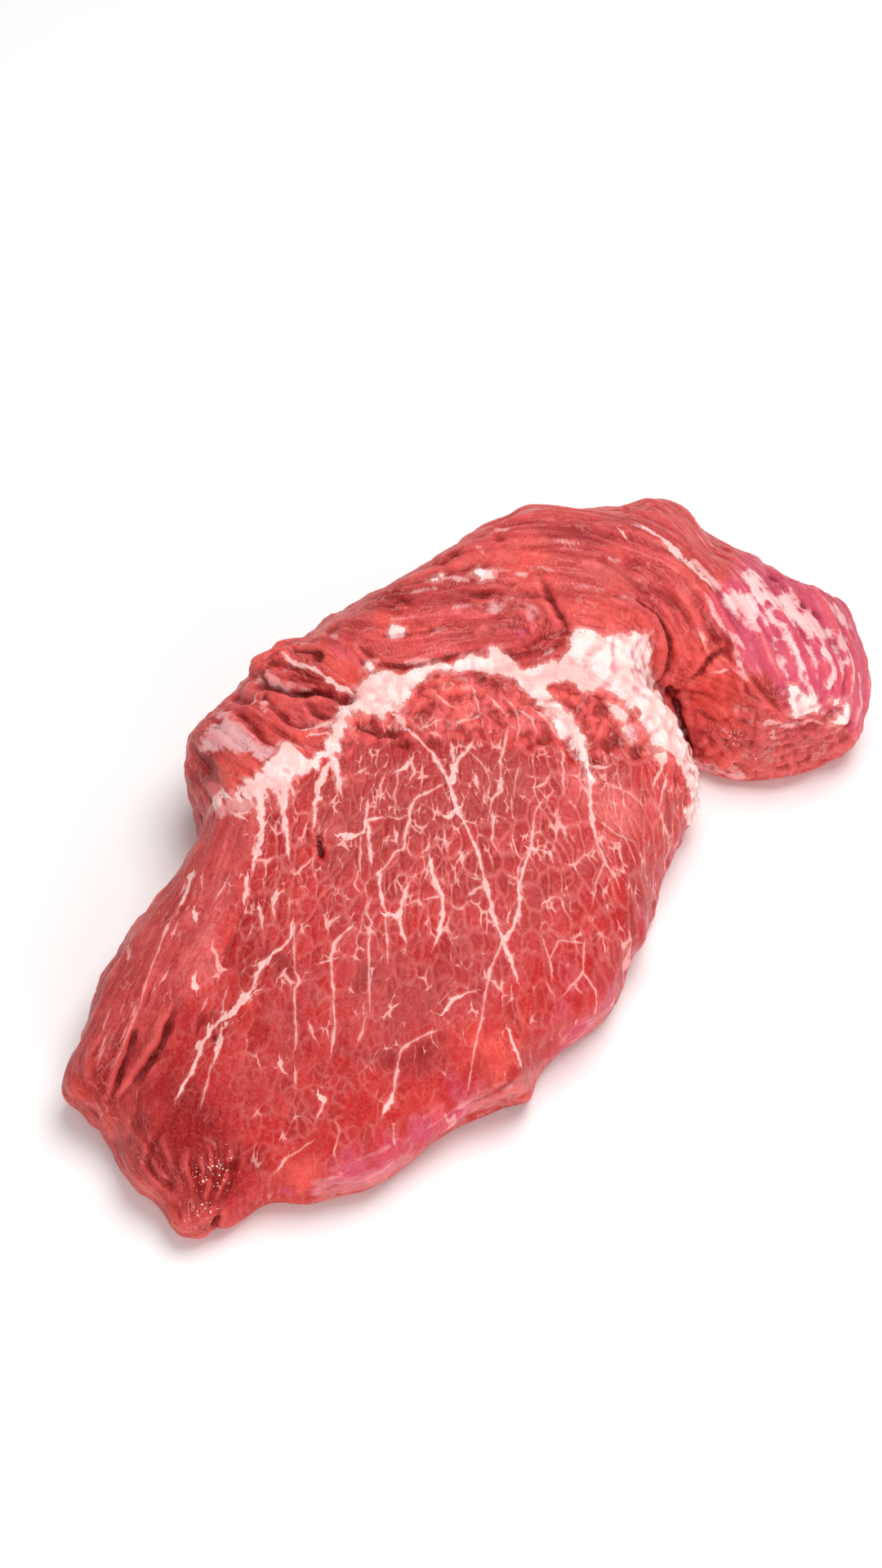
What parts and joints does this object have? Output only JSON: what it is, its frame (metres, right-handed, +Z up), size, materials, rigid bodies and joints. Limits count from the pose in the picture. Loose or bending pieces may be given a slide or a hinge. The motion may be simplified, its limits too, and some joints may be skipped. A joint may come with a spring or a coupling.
{
  "type": "boneless beef roast",
  "caption": "Large raw boneless beef rump piece lying cut face up, with marbled grain, a white fat seam, a rolled back muscle and a folded lobe at one end.",
  "frame": {"origin": "middle of the piece's bounding box, on the plane that it rests on", "axes": "+X along the piece from its thin end to the rolled lobe, +Y towards the back muscle, +Z up"},
  "size_m": [0.3348, 0.1778, 0.0842],
  "materials": {
    "raw_beef": "moist raw beef: red lean with fine white marbling, pale pink silverskin and a white fat seam, soft wet gloss"
  },
  "bodies": {
    "root": {"beef_roast": "raw_beef"}
  },
  "joints": []
}
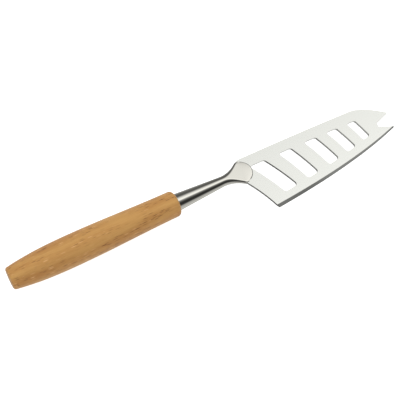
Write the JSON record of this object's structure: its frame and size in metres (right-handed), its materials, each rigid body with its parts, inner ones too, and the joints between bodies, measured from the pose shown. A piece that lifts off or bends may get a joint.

================

Stated task: Reproduce each entry above exactly, keeping every word.

Exercise result:
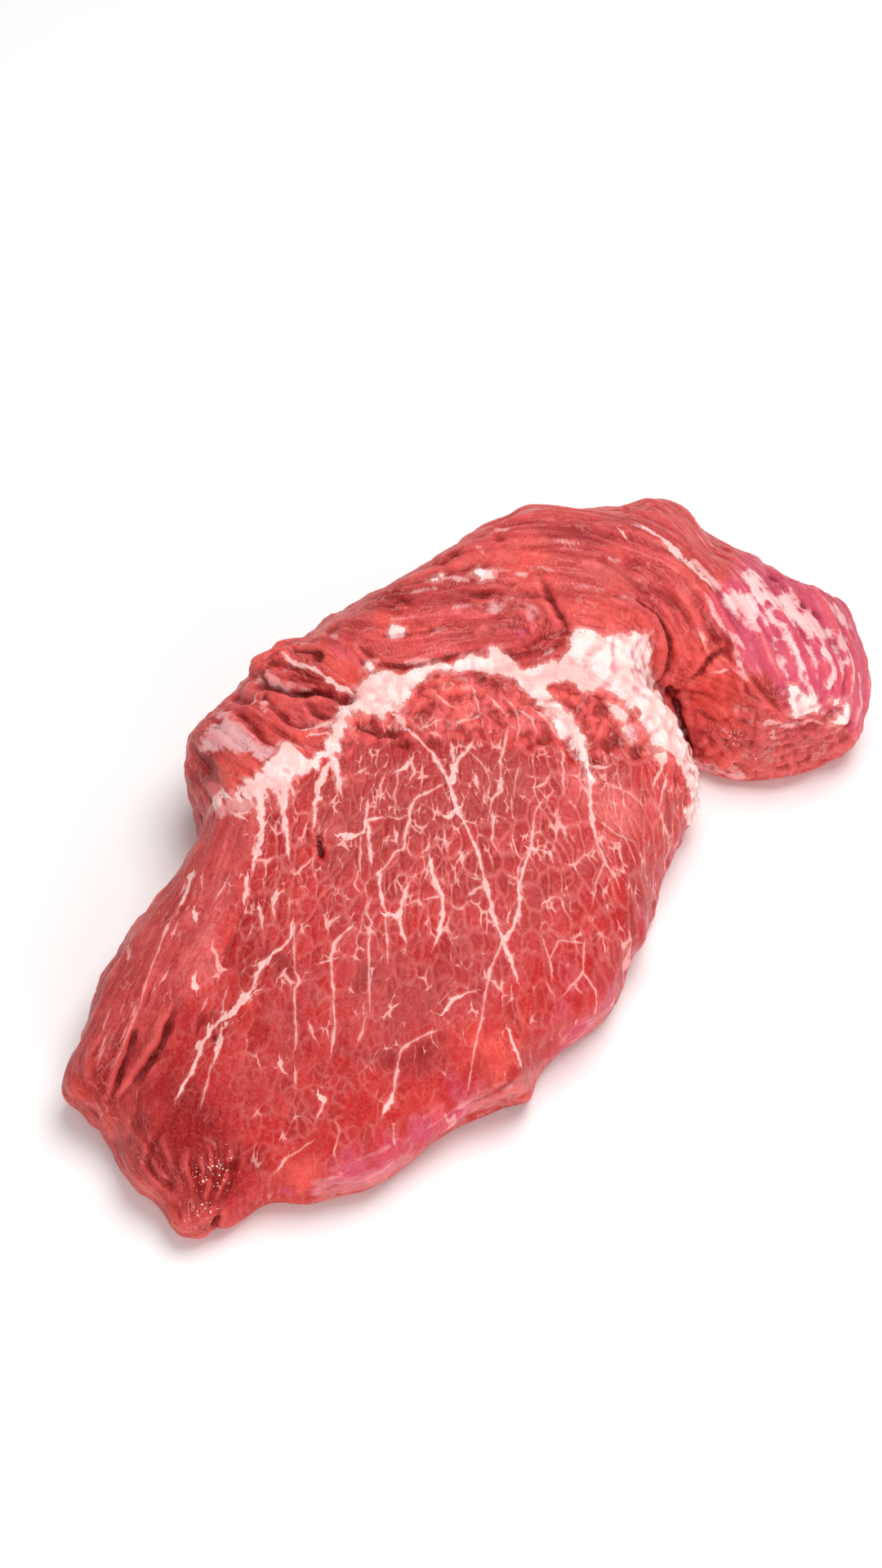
What parts and joints does this object have? Output only JSON: what it is, its frame (metres, right-handed, +Z up), size, materials, rigid bodies and joints. Limits count from the pose in the picture. Loose or bending pieces may be given a slide or a hinge. The motion may be simplified, its limits too, and some joints may be skipped. A joint may come with a spring or a coupling.
{
  "type": "boneless beef roast",
  "caption": "Large raw boneless beef rump piece lying cut face up, with marbled grain, a white fat seam, a rolled back muscle and a folded lobe at one end.",
  "frame": {"origin": "middle of the piece's bounding box, on the plane that it rests on", "axes": "+X along the piece from its thin end to the rolled lobe, +Y towards the back muscle, +Z up"},
  "size_m": [0.3348, 0.1778, 0.0842],
  "materials": {
    "raw_beef": "moist raw beef: red lean with fine white marbling, pale pink silverskin and a white fat seam, soft wet gloss"
  },
  "bodies": {
    "root": {"beef_roast": "raw_beef"}
  },
  "joints": []
}
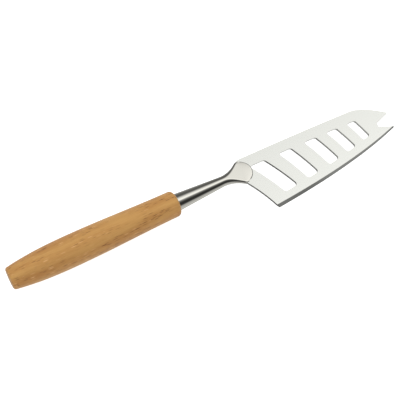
Write the JSON record of this object's structure: its frame and size in metres (right-handed), its materials, each rigid body with its parts, inner ones too, and the joints between bodies, measured from the pose shown. A piece that lifts off or bends may get a joint.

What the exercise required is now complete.